The microcylinder in Fig. 1 and nanowire in Fig. 3 behave in very different manners. In a linearly polarised beam, the microcylinder is trapped along the beam axis, whereas the nanowire is trapped with a large tilt angle (φ = 86.6 degrees). Nanowire orientation is sensitive to polarisations, it is therefore reasonable to believe that the nanowires and microcylinders with other sizes may also be trapped with different orientations both in linearly and circularly polarized beams. Knowing this behavior is crucial when considering using such a particle as a probe. A cylinder’s size and the beam polarisation change the equilibrium orientation. We look at stable orientations of micro- and nano-cylinders with diameters less than 500 nm and lengths less than 3000 nm. Figure 4 shows the orientation landscapes for these nanowires and microcylinders trapped in linearly and circularly polarized beams. There are four regimes in the orientation landscapes for cylinders with aspect ratio larger than one: an untrapped region, vertical region, horizontal region, and an intermediate region between the vertical and horizontal regions. In general, larger cylinders can’t be trapped. The cylinders in vertical and horizontal regions are trapped along the beam axis and transverse to the beam axis respectively. The intermediate region is the region where a cylinder can be trapped with a tilt angle between 0 and 90 degrees from the beam axis.
There is a big difference between the orientation landscapes of cylinders trapped with beams of different polarisations. The vertical region is larger for circular polarisation and the intermediate and horizontal regions become smaller when compared to corresponding regions for linear polarisation. This means that the rods trapped with stable horizontal orientation or with a tilt angle in linear polarisation may be trapped with vertical orientation in a circularly polarized beam. A similar strong dependence on polarization has been noted for non-conservative forces on nanoparticles , and it is possible that such forces contribute here. However, our T-matrix method only gives the total force, rather than conservative and non-conservative components separately, so this remains an interesting open question. However, the untrapped region doesn’t change from linearly to circularly polarized beams. Polarisation is therefore not a key factor to determine whether a particle can be trapped or not.

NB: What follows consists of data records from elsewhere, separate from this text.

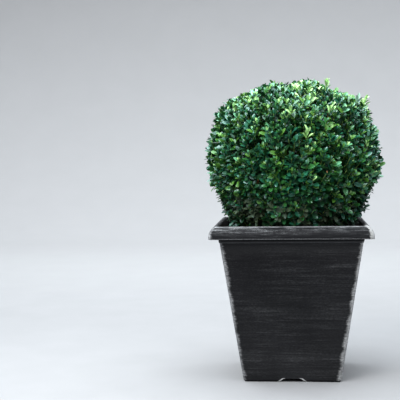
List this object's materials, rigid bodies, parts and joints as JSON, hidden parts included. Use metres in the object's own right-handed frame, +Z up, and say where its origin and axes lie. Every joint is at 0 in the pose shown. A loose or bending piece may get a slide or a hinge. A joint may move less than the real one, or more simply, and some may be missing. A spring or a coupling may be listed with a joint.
{
  "type": "box topiary ball in a square planter",
  "caption": "Box shrub clipped to a ball, on a short stem in the compost of a square tapered planter with a rounded rim.",
  "frame": {"origin": "on the planter's axis, at the level that its flat underside stands on", "axes": "+Z up, -Y to the front, as the picture looks at it, +X to the right"},
  "size_m": [0.4664, 0.46, 0.7551],
  "materials": {
    "planter": "satin charcoal with fine brushed streaks, worn pale along the rim and corners",
    "compost": "damp crumbly dark brown",
    "bark": "rough grey-brown bark",
    "foliage": "small glossy dark green leaves with paler young shoots"
  },
  "bodies": {
    "root": {"planter": "planter", "compost": "compost", "trunk": "bark", "foliage_ball": "foliage"}
  },
  "joints": []
}
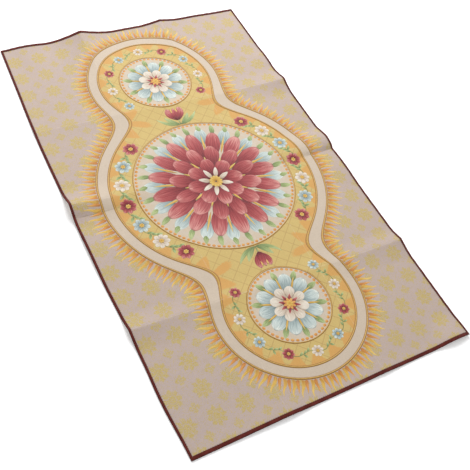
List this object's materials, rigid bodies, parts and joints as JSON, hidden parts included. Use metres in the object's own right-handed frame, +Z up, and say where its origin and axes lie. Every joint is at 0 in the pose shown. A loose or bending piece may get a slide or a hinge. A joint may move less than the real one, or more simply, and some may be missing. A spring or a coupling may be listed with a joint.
{
  "type": "embroidered silk icon",
  "caption": "Creased silk picture panel with an ornamental cartouche on a sprigged ground and a bound edge, lying flat with its face up.",
  "frame": {"origin": "on the surface that the panel lies on, under the middle of its bounding box", "axes": "+X to the right of the design, +Y to the design's top edge, +Z up out of the face"},
  "size_m": [0.7131, 1.2, 0.027],
  "materials": {
    "silk": "satin weave, dusty pink ground with gold, crimson, pale blue and green silks",
    "binding": "dark maroon ribbed tape, folded over the edge and sewn down"
  },
  "bodies": {
    "root": {"silk_panel": "silk", "binding_top": "binding", "binding_bottom": "binding", "binding_left": "binding", "binding_right": "binding"}
  },
  "joints": []
}
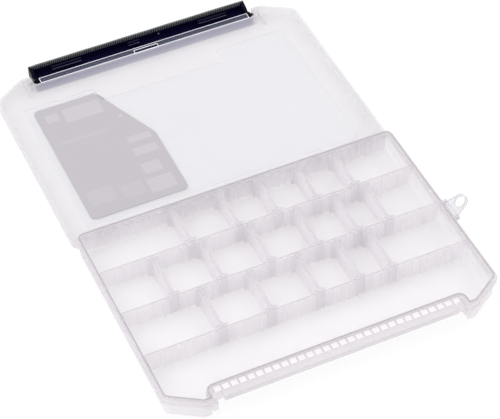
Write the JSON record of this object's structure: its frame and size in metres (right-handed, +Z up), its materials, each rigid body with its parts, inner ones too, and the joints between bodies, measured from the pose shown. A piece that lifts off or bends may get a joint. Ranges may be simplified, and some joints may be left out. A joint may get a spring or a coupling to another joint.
{
  "type": "fishing tackle box",
  "caption": "Flat hinged tackle case: frosted tray with slotted rows and lift-out dividers, clear lid with blank label card, full-width clip latch and pivoting side hanging loop.",
  "frame": {"origin": "centre of the base tray's underside", "axes": "+Z up, +X along the hinge to the right seen from the front, +Y from the front of the tray to the hinge and on to the opened lid"},
  "size_m": [0.2165, 0.2998, 0.0202],
  "materials": {
    "frosted_shell": "milky translucent moulded polypropylene, satin outside",
    "divider_plastic": "milky translucent moulded polypropylene, satin",
    "clear_plastic": "clear smooth moulded plastic",
    "latch_plastic": "dark navy opaque moulded plastic, semi-gloss, with a finely ribbed grip",
    "card": "printed card, left plain"
  },
  "bodies": {
    "base": {"base_tray": "frosted_shell"},
    "lid": {"lid": "frosted_shell", "label_card": "card"},
    "latch": {"latch": "latch_plastic"},
    "loop": {"hang_loop": "clear_plastic"},
    "divider_rear_1": {"divider_rear_1": "divider_plastic"},
    "divider_rear_2": {"divider_rear_2": "divider_plastic"},
    "divider_rear_3": {"divider_rear_3": "divider_plastic"},
    "divider_rear_4": {"divider_rear_4": "divider_plastic"},
    "divider_rear_5": {"divider_rear_5": "divider_plastic"},
    "divider_middle_1": {"divider_middle_1": "divider_plastic"},
    "divider_middle_2": {"divider_middle_2": "divider_plastic"},
    "divider_middle_3": {"divider_middle_3": "divider_plastic"},
    "divider_middle_4": {"divider_middle_4": "divider_plastic"},
    "divider_middle_5": {"divider_middle_5": "divider_plastic"},
    "divider_middle_6": {"divider_middle_6": "divider_plastic"},
    "divider_near_1": {"divider_near_1": "divider_plastic"},
    "divider_near_2": {"divider_near_2": "divider_plastic"},
    "divider_near_3": {"divider_near_3": "divider_plastic"},
    "divider_near_4": {"divider_near_4": "divider_plastic"},
    "divider_near_5": {"divider_near_5": "divider_plastic"}
  },
  "joints": [
    {"name": "lid_hinge", "type": "hinge", "parent": "base", "child": "lid", "pos_m": [0, 0.073, 0.011], "axis": [-1, 0, 0], "range_deg": [-180, 0]},
    {"name": "latch_pivot", "type": "hinge", "parent": "lid", "child": "latch", "pos_m": [0, 0.2153, 0.005], "axis": [-1, 0, 0], "range_deg": [-90, 0]},
    {"name": "loop_pivot", "type": "hinge", "parent": "base", "child": "loop", "pos_m": [0.1042, -0.0015, 0.0125], "axis": [0, -1, 0], "range_deg": [-127, 53]},
    {"name": "divider_rear_1_lift", "type": "slide", "parent": "base", "child": "divider_rear_1", "axis": [0, 0, 1], "range_m": [0, 0.018]},
    {"name": "divider_rear_2_lift", "type": "slide", "parent": "base", "child": "divider_rear_2", "axis": [0, 0, 1], "range_m": [0, 0.018]},
    {"name": "divider_rear_3_lift", "type": "slide", "parent": "base", "child": "divider_rear_3", "axis": [0, 0, 1], "range_m": [0, 0.018]},
    {"name": "divider_rear_4_lift", "type": "slide", "parent": "base", "child": "divider_rear_4", "axis": [0, 0, 1], "range_m": [0, 0.018]},
    {"name": "divider_rear_5_lift", "type": "slide", "parent": "base", "child": "divider_rear_5", "axis": [0, 0, 1], "range_m": [0, 0.018]},
    {"name": "divider_middle_1_lift", "type": "slide", "parent": "base", "child": "divider_middle_1", "axis": [0, 0, 1], "range_m": [0, 0.018]},
    {"name": "divider_middle_2_lift", "type": "slide", "parent": "base", "child": "divider_middle_2", "axis": [0, 0, 1], "range_m": [0, 0.018]},
    {"name": "divider_middle_3_lift", "type": "slide", "parent": "base", "child": "divider_middle_3", "axis": [0, 0, 1], "range_m": [0, 0.018]},
    {"name": "divider_middle_4_lift", "type": "slide", "parent": "base", "child": "divider_middle_4", "axis": [0, 0, 1], "range_m": [0, 0.018]},
    {"name": "divider_middle_5_lift", "type": "slide", "parent": "base", "child": "divider_middle_5", "axis": [0, 0, 1], "range_m": [0, 0.018]},
    {"name": "divider_middle_6_lift", "type": "slide", "parent": "base", "child": "divider_middle_6", "axis": [0, 0, 1], "range_m": [0, 0.018]},
    {"name": "divider_near_1_lift", "type": "slide", "parent": "base", "child": "divider_near_1", "axis": [0, 0, 1], "range_m": [0, 0.018]},
    {"name": "divider_near_2_lift", "type": "slide", "parent": "base", "child": "divider_near_2", "axis": [0, 0, 1], "range_m": [0, 0.018]},
    {"name": "divider_near_3_lift", "type": "slide", "parent": "base", "child": "divider_near_3", "axis": [0, 0, 1], "range_m": [0, 0.018]},
    {"name": "divider_near_4_lift", "type": "slide", "parent": "base", "child": "divider_near_4", "axis": [0, 0, 1], "range_m": [0, 0.018]},
    {"name": "divider_near_5_lift", "type": "slide", "parent": "base", "child": "divider_near_5", "axis": [0, 0, 1], "range_m": [0, 0.018]}
  ]
}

The torque efficiencies of cylinders with diameters of 300 nm with different lengths were calculated as functions of tilt angle from the beam axis and are shown in Fig. 5 . The lengths of cylinders depicted are 600, 1200 and 1800 nm. This calculation was performed for cylinders located at equilibrium positions in the polarisation plane of a linearly polarized beam. In the circularly polarized beam, the plane of tilt is simply a plane parallel to the beam axis. The torque efficiency, Qτt, is the torque in these planes. When Qτt < 0 the orientation angle decreases and increases when Qτt > 0. A stable orientation is achieved when a deviation either side of Qτt = 0 returns the object its previous orientation. According to the curves shown in Fig. 5, one can obtain the stable orientations of these cylinders. The cylinder with length of 600 nm orients horizontally (φ = 90°) in a linearly polarized beam, but vertically (φ = 0°) in a circularly polarized beam. The cylinder with length of 1200 nm orients with a tilt angle φ = 43 degrees in a linearly polarized beam, but vertically in a circularly polarized beam. The cylinder with length of 1800 nm is aligned vertically both in a linearly polarized beam and in a circularly polarized beam. According to our calculation, shorter cylinders are stably aligned transverse to the beam axis, whereas longer cylinders dispose themselves toward the beam axis. This behavior is consistent with other theoretical predictions for particles with linear structures subjected to tightly focused laser beams . In the intermediate region, cylinders may orient to quite different orientations with small changes in their dimensions and material. The results demonstrate that the polarisation of focused laser beam plays an important role the stable orientation of a cylinder.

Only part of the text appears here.